The way to school (1933)

Friedrich and Hans see a doctors sign with "Jew" scrawled over it, they go to tell the doctor, but he already knows. They see a crowd of people outside a shop, so they push through and see a man with a swastika on his arm and a sign stating "don't buy from Jews" blocking the door. An old lady pushes past the man saying she wants to buy from the shop and everyone stares at her.

The Jungvolk (1933)

Hans and Friedrich attend a Hitler Youth camp. The leader explains why the Jews are Germany's enemy. While every other youth can repeat this mantra with no problem, Friedrich finds it hard to repeat. This is the first time Friedrich discovers Hitler's hatred for Jews. He is devastated. He runs out, and Hans is left watching.

The Ball (1933)

Hans and Friedrich were playing with a ball when Hans accidentally threw it into a shopkeeper's window, breaking it. Despite admitting to the crime, the shopkeeper's wife drags Friedrich to his house and coaxes Herr Schneider to give her the money to pay for the window. Hans fesses up to the crime again in front of Herr Schneider, but Herr Schneider still pays for the window.
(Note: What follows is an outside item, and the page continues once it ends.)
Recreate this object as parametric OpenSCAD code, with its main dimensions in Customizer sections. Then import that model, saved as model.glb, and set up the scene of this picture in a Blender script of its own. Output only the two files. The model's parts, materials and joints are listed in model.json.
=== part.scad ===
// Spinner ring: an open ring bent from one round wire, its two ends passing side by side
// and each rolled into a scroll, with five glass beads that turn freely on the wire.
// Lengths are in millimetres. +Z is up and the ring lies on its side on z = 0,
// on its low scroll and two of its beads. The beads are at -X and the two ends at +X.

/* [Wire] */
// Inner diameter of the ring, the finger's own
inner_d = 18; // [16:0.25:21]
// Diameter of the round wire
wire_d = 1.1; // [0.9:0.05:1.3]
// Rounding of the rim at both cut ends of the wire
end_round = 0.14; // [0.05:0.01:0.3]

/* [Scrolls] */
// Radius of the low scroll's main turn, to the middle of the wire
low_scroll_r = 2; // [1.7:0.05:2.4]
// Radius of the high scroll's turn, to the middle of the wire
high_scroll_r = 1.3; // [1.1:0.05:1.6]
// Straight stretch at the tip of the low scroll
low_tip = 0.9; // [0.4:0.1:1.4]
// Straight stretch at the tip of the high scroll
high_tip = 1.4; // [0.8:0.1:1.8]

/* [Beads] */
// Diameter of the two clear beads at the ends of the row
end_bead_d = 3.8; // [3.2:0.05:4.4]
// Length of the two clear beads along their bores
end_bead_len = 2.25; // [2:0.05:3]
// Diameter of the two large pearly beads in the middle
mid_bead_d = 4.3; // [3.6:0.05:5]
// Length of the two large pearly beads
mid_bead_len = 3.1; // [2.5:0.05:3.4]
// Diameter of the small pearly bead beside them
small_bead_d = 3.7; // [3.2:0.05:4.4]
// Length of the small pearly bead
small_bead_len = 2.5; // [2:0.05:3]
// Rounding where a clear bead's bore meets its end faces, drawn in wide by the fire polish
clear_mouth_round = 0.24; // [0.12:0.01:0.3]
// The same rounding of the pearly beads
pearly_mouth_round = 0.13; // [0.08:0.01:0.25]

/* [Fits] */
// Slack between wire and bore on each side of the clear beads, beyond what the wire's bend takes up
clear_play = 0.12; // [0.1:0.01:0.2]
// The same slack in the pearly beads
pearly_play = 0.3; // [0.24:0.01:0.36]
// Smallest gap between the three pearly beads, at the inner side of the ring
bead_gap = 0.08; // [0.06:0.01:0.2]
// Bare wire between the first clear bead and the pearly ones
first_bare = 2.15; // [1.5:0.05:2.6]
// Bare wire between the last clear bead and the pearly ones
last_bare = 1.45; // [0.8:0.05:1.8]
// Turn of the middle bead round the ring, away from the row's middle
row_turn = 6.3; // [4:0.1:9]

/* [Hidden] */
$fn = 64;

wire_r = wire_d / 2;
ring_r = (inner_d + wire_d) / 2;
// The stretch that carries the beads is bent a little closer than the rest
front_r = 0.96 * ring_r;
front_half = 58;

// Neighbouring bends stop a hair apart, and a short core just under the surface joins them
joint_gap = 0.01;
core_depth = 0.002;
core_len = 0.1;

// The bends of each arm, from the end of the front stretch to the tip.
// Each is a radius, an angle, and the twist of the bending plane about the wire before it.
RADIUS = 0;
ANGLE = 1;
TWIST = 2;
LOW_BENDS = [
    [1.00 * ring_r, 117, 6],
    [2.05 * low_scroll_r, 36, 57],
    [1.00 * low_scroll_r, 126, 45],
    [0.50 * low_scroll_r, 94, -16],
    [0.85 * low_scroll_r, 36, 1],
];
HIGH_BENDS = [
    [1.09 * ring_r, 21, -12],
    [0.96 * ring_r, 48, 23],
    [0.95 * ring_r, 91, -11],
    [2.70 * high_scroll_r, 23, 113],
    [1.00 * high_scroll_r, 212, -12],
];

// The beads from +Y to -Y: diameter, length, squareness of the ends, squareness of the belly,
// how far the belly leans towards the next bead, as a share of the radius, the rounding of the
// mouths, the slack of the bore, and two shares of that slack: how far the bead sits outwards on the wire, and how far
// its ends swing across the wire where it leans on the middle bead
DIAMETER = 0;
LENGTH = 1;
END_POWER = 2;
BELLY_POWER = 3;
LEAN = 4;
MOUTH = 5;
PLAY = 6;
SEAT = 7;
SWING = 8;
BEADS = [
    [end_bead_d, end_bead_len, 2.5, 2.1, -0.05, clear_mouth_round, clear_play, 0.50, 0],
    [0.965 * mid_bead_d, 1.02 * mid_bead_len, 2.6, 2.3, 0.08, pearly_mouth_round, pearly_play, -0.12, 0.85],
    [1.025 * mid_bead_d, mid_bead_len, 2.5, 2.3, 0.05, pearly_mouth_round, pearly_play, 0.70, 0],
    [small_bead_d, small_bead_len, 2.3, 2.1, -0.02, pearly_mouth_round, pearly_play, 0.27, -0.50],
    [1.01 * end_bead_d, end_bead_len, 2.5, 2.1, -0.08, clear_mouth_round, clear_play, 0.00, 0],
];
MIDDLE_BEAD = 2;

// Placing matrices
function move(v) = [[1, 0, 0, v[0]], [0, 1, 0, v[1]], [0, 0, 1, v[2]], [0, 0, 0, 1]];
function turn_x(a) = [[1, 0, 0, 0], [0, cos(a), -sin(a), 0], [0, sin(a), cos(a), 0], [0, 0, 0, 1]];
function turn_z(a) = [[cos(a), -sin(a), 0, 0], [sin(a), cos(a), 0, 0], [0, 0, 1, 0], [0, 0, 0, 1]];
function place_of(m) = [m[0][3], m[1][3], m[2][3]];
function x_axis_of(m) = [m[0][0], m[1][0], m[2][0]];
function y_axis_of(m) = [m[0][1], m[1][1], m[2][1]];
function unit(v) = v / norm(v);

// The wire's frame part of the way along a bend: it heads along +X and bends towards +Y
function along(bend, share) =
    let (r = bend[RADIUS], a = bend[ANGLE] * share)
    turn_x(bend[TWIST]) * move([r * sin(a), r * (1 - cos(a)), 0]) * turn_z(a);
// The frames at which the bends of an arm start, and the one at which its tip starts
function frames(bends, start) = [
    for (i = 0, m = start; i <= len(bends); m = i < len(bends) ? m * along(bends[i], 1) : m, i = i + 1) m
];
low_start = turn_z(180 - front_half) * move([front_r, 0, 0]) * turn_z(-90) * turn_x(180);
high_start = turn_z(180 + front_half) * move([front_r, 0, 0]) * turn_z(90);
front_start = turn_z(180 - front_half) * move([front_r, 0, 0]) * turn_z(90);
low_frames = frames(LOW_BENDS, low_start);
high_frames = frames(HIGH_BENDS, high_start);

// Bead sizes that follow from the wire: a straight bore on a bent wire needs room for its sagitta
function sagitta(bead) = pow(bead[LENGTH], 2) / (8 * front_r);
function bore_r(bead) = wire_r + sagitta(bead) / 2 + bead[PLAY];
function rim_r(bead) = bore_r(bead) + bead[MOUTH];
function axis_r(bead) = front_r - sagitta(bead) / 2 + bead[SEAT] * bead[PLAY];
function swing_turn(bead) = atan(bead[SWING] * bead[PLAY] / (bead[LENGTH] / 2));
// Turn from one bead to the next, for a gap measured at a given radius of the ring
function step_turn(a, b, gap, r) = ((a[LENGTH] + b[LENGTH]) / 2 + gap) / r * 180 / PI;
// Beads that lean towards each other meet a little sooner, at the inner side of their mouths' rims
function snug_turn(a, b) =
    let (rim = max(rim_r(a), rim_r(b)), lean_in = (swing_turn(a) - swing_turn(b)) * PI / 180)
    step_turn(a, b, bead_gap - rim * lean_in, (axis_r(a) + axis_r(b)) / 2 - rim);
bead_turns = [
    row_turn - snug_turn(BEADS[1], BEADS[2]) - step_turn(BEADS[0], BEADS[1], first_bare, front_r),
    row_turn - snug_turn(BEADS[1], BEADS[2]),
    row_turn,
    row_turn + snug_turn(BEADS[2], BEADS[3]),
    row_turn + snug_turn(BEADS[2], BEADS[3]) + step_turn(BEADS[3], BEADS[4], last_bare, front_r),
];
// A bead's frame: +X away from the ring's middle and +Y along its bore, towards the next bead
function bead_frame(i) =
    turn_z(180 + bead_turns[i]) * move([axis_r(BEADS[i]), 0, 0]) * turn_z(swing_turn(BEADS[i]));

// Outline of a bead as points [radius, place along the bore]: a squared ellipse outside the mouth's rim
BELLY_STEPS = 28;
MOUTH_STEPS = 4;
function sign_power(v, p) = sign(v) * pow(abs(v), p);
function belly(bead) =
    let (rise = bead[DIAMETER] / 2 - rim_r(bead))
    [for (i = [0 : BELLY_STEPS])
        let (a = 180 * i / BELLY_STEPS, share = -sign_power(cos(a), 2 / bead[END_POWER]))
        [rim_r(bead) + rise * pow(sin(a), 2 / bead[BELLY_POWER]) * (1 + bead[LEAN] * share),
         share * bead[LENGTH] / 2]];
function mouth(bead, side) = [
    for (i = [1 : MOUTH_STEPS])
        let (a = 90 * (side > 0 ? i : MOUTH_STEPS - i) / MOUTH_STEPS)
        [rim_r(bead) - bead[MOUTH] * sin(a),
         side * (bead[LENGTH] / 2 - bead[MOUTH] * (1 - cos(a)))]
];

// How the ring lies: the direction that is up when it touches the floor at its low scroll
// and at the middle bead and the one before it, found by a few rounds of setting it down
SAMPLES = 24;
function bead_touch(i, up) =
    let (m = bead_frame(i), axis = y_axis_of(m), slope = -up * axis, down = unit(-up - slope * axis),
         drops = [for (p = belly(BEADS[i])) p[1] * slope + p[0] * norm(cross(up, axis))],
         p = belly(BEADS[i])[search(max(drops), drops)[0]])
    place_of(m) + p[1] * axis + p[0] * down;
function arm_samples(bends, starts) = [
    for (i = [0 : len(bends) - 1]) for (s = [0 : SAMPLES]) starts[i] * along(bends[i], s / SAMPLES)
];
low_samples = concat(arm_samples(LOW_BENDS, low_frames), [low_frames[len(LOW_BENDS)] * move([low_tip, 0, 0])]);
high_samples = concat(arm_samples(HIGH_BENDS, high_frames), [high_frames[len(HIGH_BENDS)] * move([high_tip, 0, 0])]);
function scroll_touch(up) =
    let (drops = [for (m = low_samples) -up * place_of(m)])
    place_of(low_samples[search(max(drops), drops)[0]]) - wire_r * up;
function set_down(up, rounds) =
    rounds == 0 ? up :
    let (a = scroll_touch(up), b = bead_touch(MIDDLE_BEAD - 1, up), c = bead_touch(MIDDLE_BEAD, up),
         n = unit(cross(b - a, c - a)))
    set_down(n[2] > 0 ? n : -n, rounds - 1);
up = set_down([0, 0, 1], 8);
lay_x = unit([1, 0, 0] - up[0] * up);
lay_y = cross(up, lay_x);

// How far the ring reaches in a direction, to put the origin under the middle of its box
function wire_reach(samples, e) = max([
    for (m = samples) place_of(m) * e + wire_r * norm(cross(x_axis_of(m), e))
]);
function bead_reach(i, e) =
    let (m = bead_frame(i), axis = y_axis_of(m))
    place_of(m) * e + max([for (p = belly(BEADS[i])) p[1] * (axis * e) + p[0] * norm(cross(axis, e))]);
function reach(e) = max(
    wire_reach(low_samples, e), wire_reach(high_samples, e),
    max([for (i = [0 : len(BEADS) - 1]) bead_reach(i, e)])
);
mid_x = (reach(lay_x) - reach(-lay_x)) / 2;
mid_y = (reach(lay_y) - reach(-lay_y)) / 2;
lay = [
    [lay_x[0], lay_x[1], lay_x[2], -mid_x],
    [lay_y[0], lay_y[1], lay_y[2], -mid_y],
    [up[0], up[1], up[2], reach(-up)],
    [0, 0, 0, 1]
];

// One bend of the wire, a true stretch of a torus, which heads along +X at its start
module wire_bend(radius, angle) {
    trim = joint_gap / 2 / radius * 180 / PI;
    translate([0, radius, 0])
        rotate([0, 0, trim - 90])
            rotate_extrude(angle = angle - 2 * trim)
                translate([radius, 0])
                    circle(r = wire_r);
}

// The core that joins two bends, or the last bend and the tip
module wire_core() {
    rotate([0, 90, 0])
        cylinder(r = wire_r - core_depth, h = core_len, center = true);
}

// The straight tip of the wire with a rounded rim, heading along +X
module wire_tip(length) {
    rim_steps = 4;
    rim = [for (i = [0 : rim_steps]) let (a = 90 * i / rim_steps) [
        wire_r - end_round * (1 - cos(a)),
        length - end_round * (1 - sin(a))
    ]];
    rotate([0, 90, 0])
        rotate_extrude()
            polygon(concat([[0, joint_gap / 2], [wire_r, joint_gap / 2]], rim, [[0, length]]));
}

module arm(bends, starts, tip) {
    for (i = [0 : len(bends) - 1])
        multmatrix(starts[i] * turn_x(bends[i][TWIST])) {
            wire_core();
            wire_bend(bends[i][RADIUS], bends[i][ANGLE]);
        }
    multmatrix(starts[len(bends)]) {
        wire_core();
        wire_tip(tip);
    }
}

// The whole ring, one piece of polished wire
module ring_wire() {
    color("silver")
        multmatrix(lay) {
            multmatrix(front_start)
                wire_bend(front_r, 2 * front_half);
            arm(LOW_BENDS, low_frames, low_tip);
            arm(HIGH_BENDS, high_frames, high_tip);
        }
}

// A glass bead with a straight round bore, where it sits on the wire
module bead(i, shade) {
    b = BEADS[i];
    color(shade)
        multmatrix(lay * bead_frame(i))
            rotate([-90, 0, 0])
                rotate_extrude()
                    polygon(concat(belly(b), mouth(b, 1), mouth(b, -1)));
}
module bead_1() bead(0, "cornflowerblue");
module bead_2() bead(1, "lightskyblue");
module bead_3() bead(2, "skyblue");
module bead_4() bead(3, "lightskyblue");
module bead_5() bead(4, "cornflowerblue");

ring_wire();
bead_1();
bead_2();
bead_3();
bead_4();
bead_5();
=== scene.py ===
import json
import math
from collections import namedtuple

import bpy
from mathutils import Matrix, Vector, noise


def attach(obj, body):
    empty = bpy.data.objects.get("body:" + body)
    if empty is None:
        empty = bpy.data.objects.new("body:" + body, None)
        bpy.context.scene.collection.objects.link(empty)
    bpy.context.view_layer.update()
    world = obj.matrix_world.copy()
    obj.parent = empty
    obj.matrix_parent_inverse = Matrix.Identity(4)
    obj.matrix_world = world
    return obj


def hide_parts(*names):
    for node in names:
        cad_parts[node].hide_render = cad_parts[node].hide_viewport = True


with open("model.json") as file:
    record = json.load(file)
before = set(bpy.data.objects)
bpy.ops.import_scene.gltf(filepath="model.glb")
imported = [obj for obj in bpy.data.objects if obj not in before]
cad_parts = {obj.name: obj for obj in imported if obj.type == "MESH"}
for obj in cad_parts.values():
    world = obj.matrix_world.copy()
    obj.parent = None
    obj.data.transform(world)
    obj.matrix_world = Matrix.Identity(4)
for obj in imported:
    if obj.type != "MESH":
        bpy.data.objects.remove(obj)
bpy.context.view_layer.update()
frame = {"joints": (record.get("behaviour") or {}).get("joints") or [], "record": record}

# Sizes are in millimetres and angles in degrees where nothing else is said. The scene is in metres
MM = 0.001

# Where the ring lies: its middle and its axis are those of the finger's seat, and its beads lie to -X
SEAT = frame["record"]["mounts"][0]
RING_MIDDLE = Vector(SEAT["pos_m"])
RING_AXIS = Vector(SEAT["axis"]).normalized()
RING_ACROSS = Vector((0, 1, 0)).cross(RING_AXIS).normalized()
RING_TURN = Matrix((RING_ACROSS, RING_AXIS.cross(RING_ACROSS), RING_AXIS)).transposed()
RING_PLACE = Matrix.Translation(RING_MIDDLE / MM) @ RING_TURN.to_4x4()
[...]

Conversation On The Stairs (1933)

Herr Resch confronts Herr Schneider on the house's stairwell and asks them to leave. Herr Schneider reminds Herr Resch of the tenant's agreement, but Herr Resch doesn't care. Herr Schneider begs for time to find another apartment.

Herr Schneider (1933)

Herr Schneider loses his job because he is a Jew.


The novel was the subject of a 1972 Batch-elder Award for a publisher of an outstanding children's book translated from a foreign language in the United States. The award is unusual in that it is awarded to a publisher, yet specifies a single work. It seeks to recognize translations of children's books into the English language, with the intention of encouraging American publishers to translate high quality foreign language children's books and "promote communication between the people of the world" and "to eliminate barriers to understanding between people of different cultures, races, nations, and languages.